There is a difference between providing health insurance and providing health care, and when it comes to California’s poorest residents, the gap could be huge.
The California State Auditor issued a scathing report (pdf) this week about the plight of Medi-Cal patients after passage of the Affordable Care Act (Obamacare) greatly expanded their numbers the past two years.

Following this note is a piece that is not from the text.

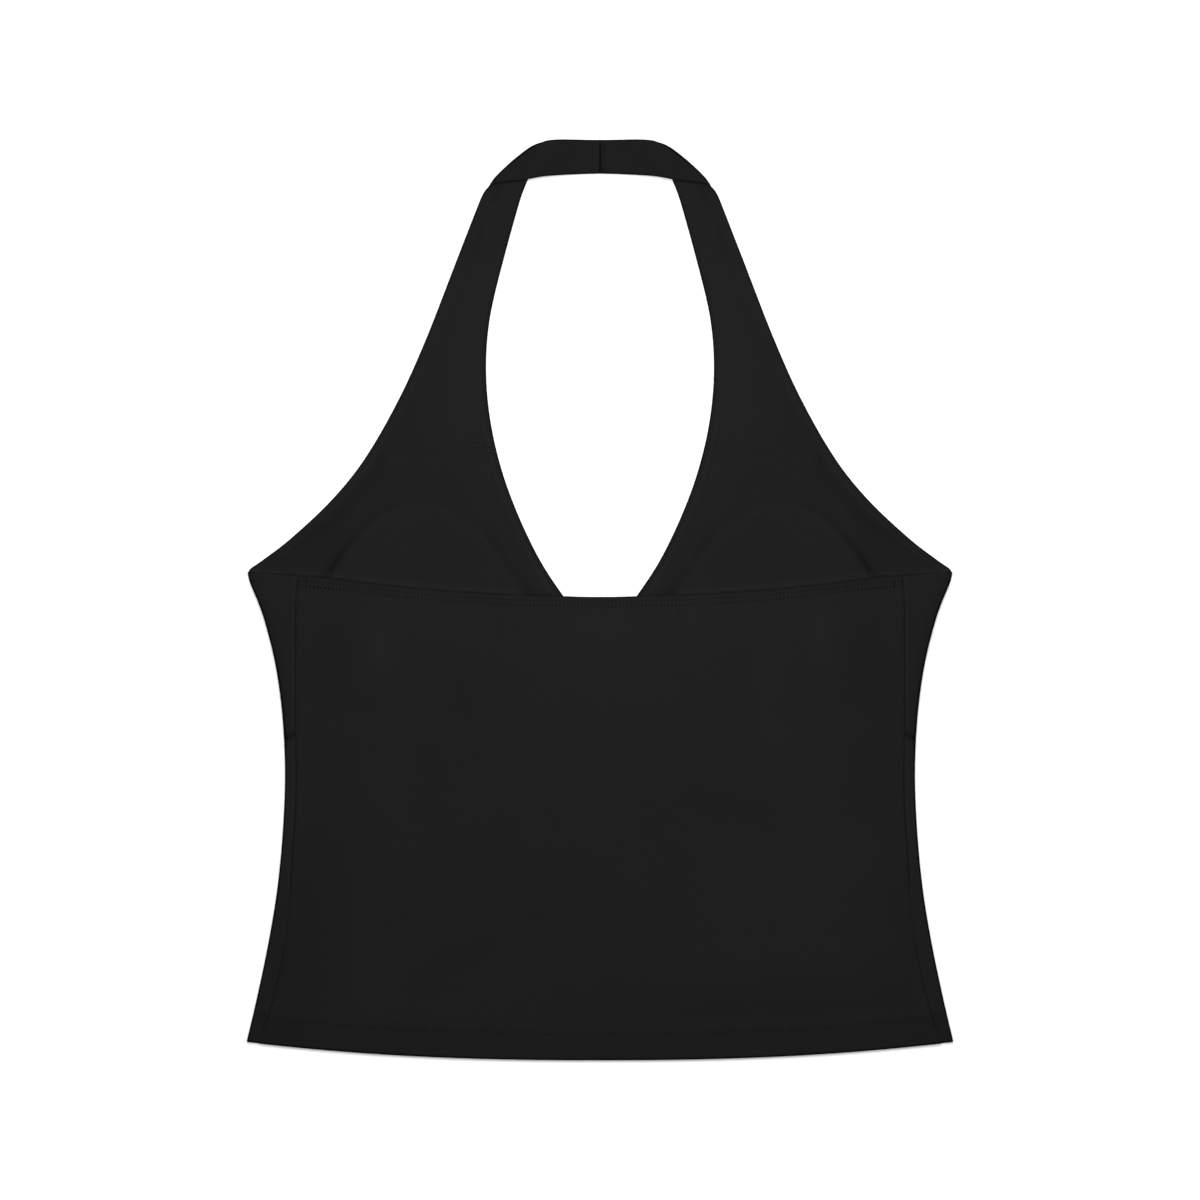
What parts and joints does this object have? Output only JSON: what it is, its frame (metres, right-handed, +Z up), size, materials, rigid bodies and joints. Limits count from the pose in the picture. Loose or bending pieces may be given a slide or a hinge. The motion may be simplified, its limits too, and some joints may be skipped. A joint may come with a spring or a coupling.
{
  "type": "halter neck top",
  "caption": "Halter neck top in black stretch jersey, laid flat with its back up: straps folded over to a nape seam, open V neck, lined and padded cups, straight back edge and curved hem.",
  "frame": {"origin": "centre of the top's outline seen from above, on the surface that it lies on; it falls in the neck opening's lower edge, over the back", "axes": "+X towards the garment's right side, +Y from the hem to the nape, +Z up, out of the back that faces up"},
  "size_m": [0.3886, 0.5061, 0.0086],
  "materials": {
    "jersey": "black cotton and elastane jersey, fine smooth knit, matt",
    "lining_jersey": "black cotton and elastane jersey, fine smooth knit, matt",
    "pad_foam": "black moulded foam faced with fine knit, matt"
  },
  "bodies": {
    "root": {"back": "jersey", "front_lower": "jersey", "front_upper_left": "jersey", "front_upper_right": "jersey", "strap_facing_left": "jersey", "strap_facing_right": "jersey", "cup_lining_left": "lining_jersey", "cup_lining_right": "lining_jersey", "cup_pad_left": "pad_foam", "cup_pad_right": "pad_foam"}
  },
  "joints": []
}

Medi-Cal is the state version of Medicaid, which provides medical assistance to people with low incomes and limited resources.

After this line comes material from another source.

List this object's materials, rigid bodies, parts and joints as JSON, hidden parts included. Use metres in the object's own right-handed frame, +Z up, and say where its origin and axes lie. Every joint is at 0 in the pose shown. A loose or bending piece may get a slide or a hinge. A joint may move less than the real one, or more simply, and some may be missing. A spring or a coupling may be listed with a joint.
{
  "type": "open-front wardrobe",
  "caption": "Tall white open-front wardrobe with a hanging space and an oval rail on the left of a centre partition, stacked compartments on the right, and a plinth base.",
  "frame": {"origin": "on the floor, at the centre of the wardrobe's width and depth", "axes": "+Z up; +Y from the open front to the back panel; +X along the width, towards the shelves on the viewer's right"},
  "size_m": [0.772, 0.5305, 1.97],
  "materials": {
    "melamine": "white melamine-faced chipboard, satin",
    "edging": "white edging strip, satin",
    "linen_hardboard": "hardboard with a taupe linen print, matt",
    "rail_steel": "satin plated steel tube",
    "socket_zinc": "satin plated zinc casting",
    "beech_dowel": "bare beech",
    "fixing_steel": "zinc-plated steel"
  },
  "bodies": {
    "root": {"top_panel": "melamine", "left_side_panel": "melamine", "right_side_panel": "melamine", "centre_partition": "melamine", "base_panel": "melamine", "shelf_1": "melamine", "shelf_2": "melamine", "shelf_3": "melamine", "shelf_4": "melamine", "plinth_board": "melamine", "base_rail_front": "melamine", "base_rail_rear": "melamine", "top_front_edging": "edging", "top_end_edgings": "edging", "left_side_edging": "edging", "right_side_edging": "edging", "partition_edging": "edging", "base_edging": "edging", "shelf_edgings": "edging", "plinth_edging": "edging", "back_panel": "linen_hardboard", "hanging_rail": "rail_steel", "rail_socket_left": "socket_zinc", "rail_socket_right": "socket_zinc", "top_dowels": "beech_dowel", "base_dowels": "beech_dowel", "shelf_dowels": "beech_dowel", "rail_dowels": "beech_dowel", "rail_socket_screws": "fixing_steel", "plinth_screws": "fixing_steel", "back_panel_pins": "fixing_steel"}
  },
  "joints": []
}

The audit found that California’s Department of Health Care Services (DHCS) still can’t say how many doctors in the state accept Medi-Cal patients, despite requirements that insurance providers maintain adequate physician networks, and complaints from patients and their advocates that they have not.

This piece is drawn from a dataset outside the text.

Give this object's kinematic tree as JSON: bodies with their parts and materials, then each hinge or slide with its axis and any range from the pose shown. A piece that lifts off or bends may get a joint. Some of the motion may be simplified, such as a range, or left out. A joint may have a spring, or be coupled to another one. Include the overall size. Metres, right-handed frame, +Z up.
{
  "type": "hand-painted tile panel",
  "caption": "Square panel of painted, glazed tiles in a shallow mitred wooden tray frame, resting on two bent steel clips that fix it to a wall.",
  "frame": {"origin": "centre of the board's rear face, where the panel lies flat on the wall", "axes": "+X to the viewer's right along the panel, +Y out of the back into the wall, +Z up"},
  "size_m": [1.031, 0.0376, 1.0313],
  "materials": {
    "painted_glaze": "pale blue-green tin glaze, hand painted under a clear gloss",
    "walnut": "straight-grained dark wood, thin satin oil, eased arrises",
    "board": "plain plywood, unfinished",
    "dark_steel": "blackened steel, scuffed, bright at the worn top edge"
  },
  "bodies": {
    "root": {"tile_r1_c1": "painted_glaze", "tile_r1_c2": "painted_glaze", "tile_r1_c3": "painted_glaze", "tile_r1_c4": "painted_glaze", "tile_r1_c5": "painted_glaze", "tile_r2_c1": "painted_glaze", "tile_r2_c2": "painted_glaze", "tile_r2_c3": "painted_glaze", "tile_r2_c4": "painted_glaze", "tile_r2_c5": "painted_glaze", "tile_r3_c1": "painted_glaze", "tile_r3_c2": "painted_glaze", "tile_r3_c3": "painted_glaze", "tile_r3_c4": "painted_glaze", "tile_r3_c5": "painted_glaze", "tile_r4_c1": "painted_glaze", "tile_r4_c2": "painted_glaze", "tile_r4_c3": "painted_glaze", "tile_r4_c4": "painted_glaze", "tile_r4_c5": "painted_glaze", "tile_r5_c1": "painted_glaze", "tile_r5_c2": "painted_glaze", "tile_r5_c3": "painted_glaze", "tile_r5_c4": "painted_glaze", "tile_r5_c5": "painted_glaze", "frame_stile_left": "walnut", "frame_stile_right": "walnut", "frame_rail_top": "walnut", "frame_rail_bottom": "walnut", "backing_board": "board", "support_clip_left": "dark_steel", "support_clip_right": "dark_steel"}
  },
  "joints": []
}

“Health Care Services did not verify that the provider network data it received from the health plans were accurate,” the report said, and without that information, “cannot ensure that the health plans had adequate provider networks to serve Medi-Cal beneficiaries.”
But why guess? Certainly if people couldn’t find doctors they would have complained mightily about it to the ombudsman’s office established by the state. The auditor said that the office’s phone system was overwhelmed and rejected between 7,000 and 45,000 calls a month from patients. Only 30% to 50% of the lucky ones who got connected actually reached a person, accounting for another 12,500 ignored patients.
California added 3.7 million patients to Med-Cal to the 8.6 million enrolled in 2013. About half of them joined through the ACA. But while the state and federal governments were encouraging more people to sign up, Medi-Cal reimbursement rates to doctors that were whacked after the Great Recession were not restored.
The auditors looked at three health plans in three counties—Anthem Blue Cross in Fresno County, Partnership HealthPlan of California in Solano County and Health Net in Los Angeles County—as a representative sample. They found inaccurate information for 3% to 23% of the providers. The state is supposed to verify, by law, that Medi-Cal patients do not have to drive enormous distances for medical care, but couldn’t make that assurance for lack of reliable information.
Around 75% of Medi-Cal patients are in private managed care health plans. The state has 22 and DHCS is supposed to audit each of them every year. The auditor said the department only looked at 10 in 2013-2014.
The state Legislature asked for the auditor’s report last year after a study by the California Health Report found that half the primary-care doctors on lists given to low-income patients by insurance companies weren’t taking new patients or couldn’t be reached by phone for one reason or another.
Some listed doctors had died, some had moved and some had retired. But the problem extended far beyond bad communication between doctors and insurance companies. The state doesn’t pay doctors a whole lot to handle Medi-Cal patients and as a result many have reduced how many patients they see.
The auditor’s findings were similar.
It’s not like California was starting from a position of strength. A study conducted between 2011 and 2013 by the University of California, San Francisco, found that there were 35-49 physicians for everyone 100,000 Medi-Cal patients. That is far short of the federal standard of 68-102. The study was conducted before Obamacare increased the rolls.